I'm not arguing in the least, you've misread my post if you think that besides 'bad ***' is more a crude expression here than it is for you, i'ts not a compliment in my neck of the woods more an insult aactually. MA Caver thinks the Ghurkas are Tibetan anyway.
Ghurkas are good soldiers but they are just the same as any other British soldier! You want 'bad ***' in your sense and ours you want the Black Watch!
Besides after my first comment others chose to take it up, I was asking about the propaganda aspect..no one answered that point!


----------



## MA-Caver (Jun 4, 2011)

Sigh
I made this post soon on the heels of the post of a Nepalese soldier who stayed off 30+ Taliban fighters single-handedly. To us (Yankee Americans) it is one of the things that epitomizes the phrase "bad ***" I mean 30+ to one. Bad *** that he isn't afraid to die in face of such overwhelming odds. Maybe not all Ghurkas are like him but the reputation seems to be so.  
Now this American soldier staring down armed bank robber after coolly setting up a barricade to protect his kids, then going after the robber, stopping and holding him until the police show up... again ... Bad *** mo-fo.  
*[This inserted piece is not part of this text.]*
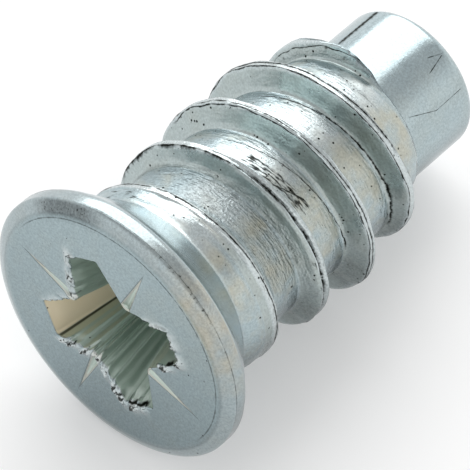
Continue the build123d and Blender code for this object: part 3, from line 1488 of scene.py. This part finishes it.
@dataclass(frozen=True)
class Studio:
    """Pale floor, light tent, one large lamp and the camera. Sizes in metres."""

    azimuth: float = -49.386
    elevation: float = 55.282
    distance: float = 0.116
    focal_length: float = 360.85
    aim: tuple[float, float, float] = (-0.0022733, -0.0010297, 0.0052719)
    floor_size: float = 2.0
    floor_colour: str = "#FCFCFC"
    floor_glow: float = 0.2
    low_sky: float = 1.15
    high_sky: float = 0.7
    low_rise: float = 0.3
    high_rise: float = 0.62
    key: Panel = Panel("key", azimuth=132, elevation=38, width=0.22, height=0.215, roll=34,
                       brightness=2.1)

    def build(self) -> None:
        """Builds everything that isn't the screw."""
        self._camera()
        self._floor()
        self._sky()
        self.key.build(Vector(self.aim))

    def _camera(self) -> None:
        """Puts the camera at the photograph's angle, level and without shift."""
        lens = bpy.data.cameras.new("camera")
        lens.lens = self.focal_length
        lens.clip_start = 0.001
        camera = add_object("camera", lens)
        towards = direction(self.azimuth, self.elevation)
        camera.location = Vector(self.aim) + towards * self.distance
        camera.rotation_euler = towards.to_track_quat("Z", "Y").to_euler()
        bpy.context.scene.camera = camera

    def _floor(self) -> None:
        """Lays a matt pale floor under the screw."""
        half = self.floor_size / 2
        mesh = bpy.data.meshes.new("floor")
        corners = [(-half, -half, 0), (half, -half, 0), (half, half, 0), (-half, half, 0)]
        mesh.from_pydata(corners, [], [(0, 1, 2, 3)])
        material = bpy.data.materials.new("matt_paper")
        material.use_nodes = True
        shader = material.node_tree.nodes["Principled BSDF"]
        shader.inputs["Base Color"].default_value = srgb(self.floor_colour)
        shader.inputs["Roughness"].default_value = 1.0
        shader.inputs["Specular IOR Level"].default_value = 0.0
        tree = material.node_tree
        rays = add_node(tree, "LightPath").outputs
        seen = rays["Is Camera Ray"]
        for kind in ("Is Glossy Ray", "Is Transmission Ray"):
            seen = add_node(tree, "MAXIMUM", seen, rays[kind])
        share = add_node(tree, "MULTIPLY", seen, self.floor_glow)
        mixed = add_node(tree, "MixShader", share, shader, add_node(tree, "Emission"))
        tree.links.new(mixed.outputs[0], tree.nodes["Material Output"].inputs["Surface"])
        mesh.materials.append(material)
        add_object("floor", mesh)

    def _sky(self) -> None:
        """Fills the tent with even light."""
        world = bpy.data.worlds.new("tent")
        world.use_nodes = True
        tree = world.node_tree
        towards = add_node(tree, "TexCoord").outputs["Generated"]
        parts = add_node(tree, "SeparateXYZ", towards)
        fade = add_node(tree, "MapRange", parts.outputs[2], self.low_rise, self.high_rise,
                        self.low_sky, self.high_sky)
        tree.links.new(fade.outputs[0], tree.nodes["Background"].inputs["Strength"])
        tree.nodes["Background"].inputs["Color"].default_value = (1, 1, 1, 1)
        bpy.context.scene.world = world


def main() -> None:
    """Builds the screw and its studio and reports each piece."""
    logging.basicConfig(level=logging.INFO, format="%(message)s")
    screw = EuroScrew()
    piece = screw.build()
    ZincPlating(shank=screw.shank).dress(piece)
    piece.data.calc_loop_triangles()
    log.info("%s: %d triangles", piece.name, len(piece.data.loop_triangles))
    Studio().build()
    bpy.context.scene.view_settings.view_transform = "Standard"


if __name__ == "__main__":
    main()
But yes Tez... I agree.. lighten up and anyway... THIS thread isn't about the bravery of Ghurkas (that's elsewhere). It's about something else entirely. 





Tez3 said:


> MA Caver thinks the Ghurkas are Tibetan anyway.


 Oh and I never thought of them as Tibetan but I do see what you're saying.  

And yes Elder, I'm not asian by a long shot... Irish on m'father's side  (which is why I played with the accent by saying "anglish" in the other thread... tongue in cheek) Dutch on my mother's side.

So it's not so much over your side of the pond as it is here? 
It's what I was wondering... if it is propaganda to promote an increasingly unpopular war. Subtle, not Audie Murphy type in your face "Look at this guy folks and be sure to buy bonds!" But lots of videos of returning vets coming home being greeted by family/pets making marriage proposals in ball parks and so on... Yeah there's a war on and we're all proud of our boys in ... umm... camo. But we don't like what they're fighting and dying for. So... ramp up the attention/focus to keep the good feelings going and the bad-resentful feelings out.


----------



## WC_lun (Jun 4, 2011)

Soldiers on an individual basis are just people and share people's strength and weaknesses.  I think this particular soldier is awsome, not because he stopped the bank robbers, but because he thought enough of his role as a father to put himself between the robbers and his kids. He wasn't being a hero, he was protecting his kids. 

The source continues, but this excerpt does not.